Q4 revenue of $1.48 billion was up 34 percent year-over-year, primarily driven by strong sales of Radeon graphics and Ryzen processors. Revenue was down 10 percent sequentially, primarily driven by seasonally lower sales of semi-custom SoCs, AMD said.

For Q1 2018, AMD expects revenue to be approximately $1.55 billion, plus or minus $50 million, an increase of 32 percent year-over-year, primarily driven by the strength of the ramp of new Ryzen, GPU and EPYC products.

AMD also issued a cautionary statement that its business could be adversely effected by factors outside its control, including: "the success of AMD's business is dependent upon its ability to introduce products on a timely basis with features and performance levels that provide value to its customers while supporting and coinciding with significant industry transitions."

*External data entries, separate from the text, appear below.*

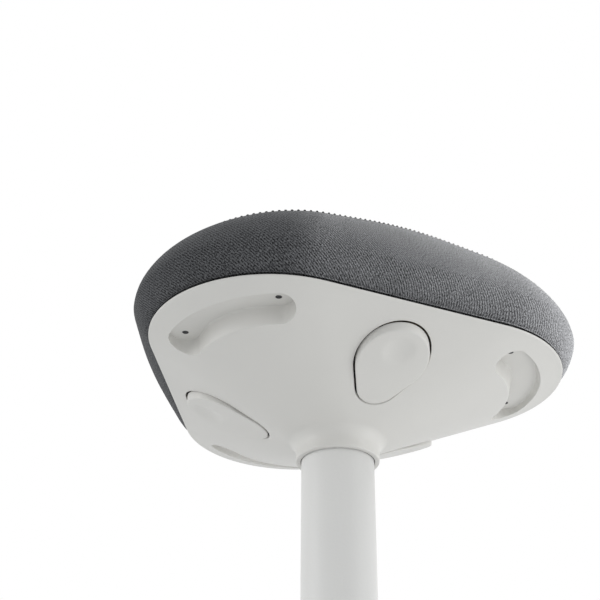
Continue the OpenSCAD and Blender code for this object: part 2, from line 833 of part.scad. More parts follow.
module collar() {
  bore_r = cover_ro + collar_gap;
  lip_r = bore_r + shell_wall - 0.3;
  tilt = 90 - atan(bowl_tan);
  end_r = lip_r + collar_fillet * (1 - cos(tilt));
  start_z = bowl_z(end_r) - 1 - collar_fillet * sin(tilt);
  foot_z = -bowl_depth - collar_len;
  translate([0, 0, rim_h])
  rotate_extrude() polygon(concat(
    [[bore_r, foot_z], [lip_r - 1, foot_z], [lip_r, foot_z + 1]],
    [for (i = [0:6]) let (a = tilt * i / 6)
      [lip_r + collar_fillet * (1 - cos(a)), start_z + collar_fillet * sin(a)]],
    [[end_r, bowl_z(end_r) + 2], [bore_r, bowl_z(end_r) + 2]]
  ));
}

module bottom_shell() {
  lift = shell_wall / cos(atan(bowl_tan));
  color([0.86, 0.86, 0.84])
  difference() {
    union() {
      difference() {
        union() {
          bowl(0);
          collar();
        }
        bowl(lift);
      }
      intersection() {
        translate([0, 0, rim_h - cut_h]) linear_extrude(cut_h - recess_floor + recess_wall)
          at_angles(CORNERS) recess_outline(recess_wall);
        bowl(0);
      }
      at_lobes() translate([0, 0, rim_h - recess_floor])
        cylinder(r = shell_boss_r, h = recess_floor + board_z - rim_h);
    }
    translate([0, 0, rim_h - cut_h]) linear_extrude(cut_h - recess_floor)
      at_angles(CORNERS) recess_outline();
    translate([0, 0, rim_h - cut_h]) linear_extrude(cut_h + 1) at_angles(LEVERS) teardrop(lever_gap);
    translate([0, 0, rim_h - cut_h]) cylinder(r = cover_ro + collar_gap, h = cut_h);
    at_lobes() translate([0, 0, rim_h - recess_floor - 1]) {
      cylinder(r = shell_hole_r, h = head_seat_z - rim_h + recess_floor + 1);
      cylinder(r = shell_shank_r + run, h = recess_floor + board_z - rim_h + 2);
    }
  }
}

module shell_screws() {
  color([0.3, 0.3, 0.31])
  at_lobes() {
    translate([0, 0, head_seat_z - shell_head_h]) cylinder(r = shell_head_r, h = shell_head_h);
    translate([0, 0, head_seat_z - 1]) cylinder(r = shell_shank_r, h = board_t);
  }
}

module lever_pins() {
  color([0.75, 0.75, 0.77])
  at_angles(LEVERS) translate([pivot_d, 0, rim_h + pivot_z]) rotate([90, 0, 0])
    cylinder(r = pivot_pin_d / 2, h = pin_len, center = true);
}

module star_spring() {
  color([0.55, 0.56, 0.6])
  translate([0, 0, pin_top]) {
    cylinder(r = 6, h = star_t);
    at_angles(LEVERS) translate([0, -star_w / 2, 0]) cube([star_r, star_w, star_t]);
  }
}

// Slice of the paddle's outline between two depths behind its face
module paddle_slab(inset, from, to) {
  wide = 2 * lever_out;
  intersection() {
    translate([0, 0, -cut_h]) linear_extrude(cut_h) teardrop(-inset);
    translate([lever_in, 0, lever_in_z]) rotate([0, -lever_tilt, 0])
      translate([-wide / 2, -wide / 2, from]) cube([wide, wide, to]);
  }
}

// Lever along +X: the paddle fills its opening, and the arm ends over the valve pin
module lever() {
  back = function (d) lever_in_z + (d - lever_in) * lever_tan + paddle_back;
  face = back(dimple_d) - paddle_back;
  away = dimple_r - dimple_depth;
  color([0.86, 0.86, 0.84])
  translate([0, 0, rim_h])
  difference() {
    union() {
      difference() {
        paddle_slab(0, 0, paddle_wall_h);
        paddle_slab(paddle_wall_t, paddle_t, paddle_wall_h);
      }
      translate([0, arm_w / 2, 0]) rotate([90, 0, 0]) linear_extrude(arm_w) polygon([
        [arm_tip, arm_under], [arm_tip, arm_under + arm_t], [arm_neck, arm_under + arm_t],
        [pivot_d, pivot_z + pivot_hub_r], [web_out, back(web_out) + 2], [web_out, back(web_out) - 1],
        [web_in, back(web_in) - 1], [lever_in - 2, pivot_z - pivot_hub_r], [star_r + 3, arm_under]
      ]);
      translate([pivot_d, 0, pivot_z]) rotate([90, 0, 0])
        cylinder(r = pivot_hub_r, h = pivot_hub_w, center = true);
    }
    translate([pivot_d, 0, pivot_z]) rotate([90, 0, 0])
      cylinder(r = pivot_pin_d / 2 + run, h = pivot_hub_w + 2, center = true);
    translate([dimple_d + away * sin(lever_tilt), 0, face - away * cos(lever_tilt)])
      sphere(r = dimple_r);
  }
}

module lever_front() {
  rotate(LEVER_FRONT_A) lever();
}

module lever_right() {
  rotate(LEVER_RIGHT_A) lever();
}

module lever_left() {
  rotate(LEVER_LEFT_A) lever();
}

module valve_pin() {
  color([0.8, 0.7, 0.35])
  translate([0, 0, cone_z - cyl_head + 2]) cylinder(r = pin_r, h = pin_top - cone_z + cyl_head - 2);
}

rubber_sole();
base_pan();
ballast_disc();
flange_bolts();
base_cover();
base_screws();
neck_ring();
stand_tube();
guide_sleeve();
lower_race();
bearing_cage();
bearing_balls();
upper_race();
rod_clip();
bump_stop();
piston_rod();
piston();
piston_seal();
gas_cylinder();
cylinder_cap();
cover_tube();
glide_bush();
tube_screws();
cone_socket();
seat_plate();
plate_bolts();
tee_nuts();
seat_board();
foam_pad();
seat_cover();
hem_staples();
bottom_shell();
shell_screws();
lever_pins();
star_spring();
lever_front();
lever_right();
lever_left();
valve_pin();
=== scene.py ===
"""Sit-stand stool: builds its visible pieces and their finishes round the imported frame.

Lengths are millimetres while a shape is worked out, and metres from the moment it is a mesh.
"""
import json
from math import acos, atan, atan2, cos, pi, radians, sin, sqrt, tan

import bmesh
import bpy
import numpy as np
from mathutils import Matrix, Vector
from mathutils.bvhtree import BVHTree
from mathutils.geometry import delaunay_2d_cdt


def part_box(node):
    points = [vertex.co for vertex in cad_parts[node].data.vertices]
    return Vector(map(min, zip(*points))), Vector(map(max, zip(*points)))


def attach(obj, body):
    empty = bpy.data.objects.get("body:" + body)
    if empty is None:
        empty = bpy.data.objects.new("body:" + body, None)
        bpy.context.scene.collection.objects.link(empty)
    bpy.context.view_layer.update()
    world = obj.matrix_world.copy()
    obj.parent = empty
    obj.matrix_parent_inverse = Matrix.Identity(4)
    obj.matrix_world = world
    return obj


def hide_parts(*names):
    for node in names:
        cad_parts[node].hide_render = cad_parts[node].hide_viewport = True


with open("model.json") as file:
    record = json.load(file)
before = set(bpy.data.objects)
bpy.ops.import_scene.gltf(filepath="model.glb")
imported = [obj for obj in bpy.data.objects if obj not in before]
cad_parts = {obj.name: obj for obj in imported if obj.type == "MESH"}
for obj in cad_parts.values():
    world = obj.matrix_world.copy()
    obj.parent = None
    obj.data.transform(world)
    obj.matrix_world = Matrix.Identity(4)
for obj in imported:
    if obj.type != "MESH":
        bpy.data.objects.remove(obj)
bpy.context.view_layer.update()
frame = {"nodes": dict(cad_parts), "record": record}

bl_info = {
    "name": "Sit-stand stool",
    "version": (1, 0, 0),
    "blender": (4, 5, 0),
    "location": "View3D > Sidebar > Stool",
    "description": "Builds the cushion, shell, levers, column and base of a sit-stand stool",
    "category": "Add Mesh",
}

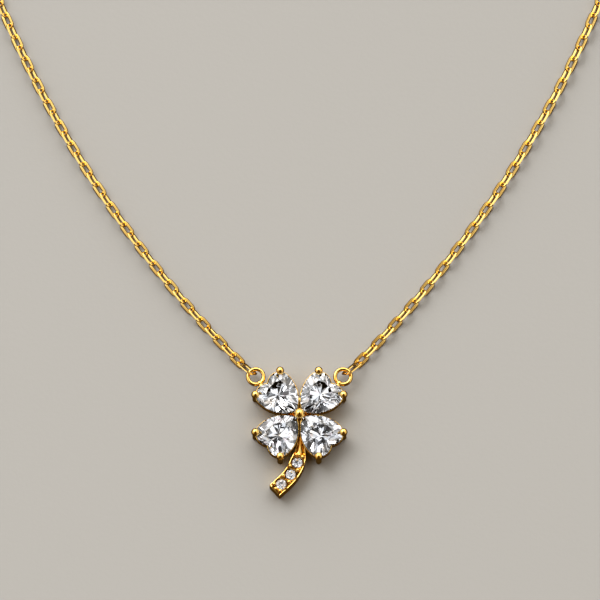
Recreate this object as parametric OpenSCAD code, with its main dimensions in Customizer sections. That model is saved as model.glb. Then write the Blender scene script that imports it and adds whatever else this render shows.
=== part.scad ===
// Four leaf clover pendant on a fine cable chain, in millimetres.
// The necklace lies face up on its back, with the stem pointing to -Y and the clasp at +Y.
// The origin is under the middle of the whole necklace, on the surface that it lies on.

/* [Heart stones] */
// Width of a heart stone across its lobes
heart_w = 5; // [4.6:0.05:5.3]
// Length of a heart stone from its tip to the top of its lobes
heart_l = 5.4; // [5:0.05:5.9]
// Radius of each lobe of a heart stone
lobe_r = 1.45; // [1.36:0.01:1.6]
// Distance from the middle of the clover to the tip of each heart
tip_gap = 0.58; // [0.54:0.02:0.8]
// Height of the hearts' girdle above the back
girdle_z = 2.35; // [2.1:0.05:2.8]
// Height of a heart's table above its girdle
crown_h = 0.72; // [0.5:0.02:0.9]
// Thickness of a heart's girdle
girdle_t = 0.12; // [0.06:0.02:0.2]
// Height of a heart's lowest point above the back
culet_z = 0.2; // [0.1:0.05:0.5]

/* [Setting] */
// Thickness of the heart-shaped gallery walls
wall = 0.35; // [0.25:0.05:0.5]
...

During an earnings conference call, AMD's executives said they plan to implement mitigations for the Spectre vulnerabilities in the upcoming Zen 2 architecture, and warned of memory shortages.

"For Spectre variant 1, we continue actively working with our ecosystem partners on mitigations, including operating system packages that have begun to roll out," Su said. "We continue to believe that variant 2 of Spectre is difficult to exploit on AMD processors. However, we are deploying CPU microcode packages that in combination with operating system patches, provide additional mitigation steps.

"Longer term, we have included changes in our future processsor cores, starting with our Zen 2 design, to further address potential Spectre-like exploits," Su added. "We continue to collaborate closely with the industry on these vulnerabilities, and are committed to protecting AMD users on these and other security threats, as they arise."

During the earnings call, an analyst asked AMD about the current GPU supply situation and whether AMD would be ramping up GPU production. AMD's executives said that that the GPU channel ahsbeen lower than the company would like it to be, and confirmed that AMD is ramping up production. However, AMD said that there are shortages in memory - GDDR5 or HBM2.